Chamish suggested that the murder in Shfaram was a murder set up by the government for political purposes. Natan-Zada, he speculated, was used by the Shin Bet for the political purpose of blackeingn the name of the anti-expulsion movement, intimidating its leadership, and shifting public opinion. "None [of the rightwing leadership] dare to blame the real perpetrators, the government of Israel and its internal security apparatus."

"This setup is a double-edged blessing for the government, Chamish said. Until now, Druze soldiers had mostly refused to drag Jews out of their homes in Gush Katif, cage them like animals and force them away in trucks. Now they will cooperate. And of course, the public opinion that had turned against the rape of Gush Katif will instantaneously and dramatically shift."

Settler leader Bentzi Lieberman had warned that Jewish violence could harm opposition to the Gaza pullout by giving Sharon broader public backing, but backtracked Friday. "I don't see any linkage between [the anti-expulsion movement's] pure democratic ways and the evil things that some crazy man in Israel is doing," he said.

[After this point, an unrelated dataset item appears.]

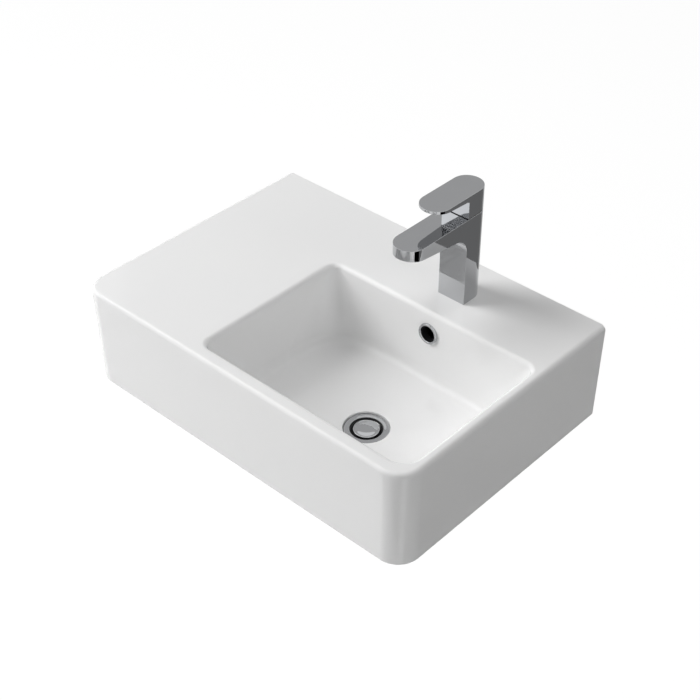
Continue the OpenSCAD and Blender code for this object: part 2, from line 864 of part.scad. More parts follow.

One practical result, much to the satisfaction of the government and the Shin Bet, will be a free hand in arresting anyone the secret security agency deems to be a threat to public security. Defense Minister Shaul Mofaz said Saturday that the defense establishment would consider issuing warrants for the administrative detention of extreme right-wing activists, a move that he said he opposes in principle.

"We will take action to arrest everyone the Shin Bet recommends," Mofaz said during an interview on Channel Two's Meet the Press. He criticized right-wing leaders who he said incite violence, and linked Thursday's shooting attack in Shfaram to the infiltration of activists to the Gush Katif settlement bloc in Gaza.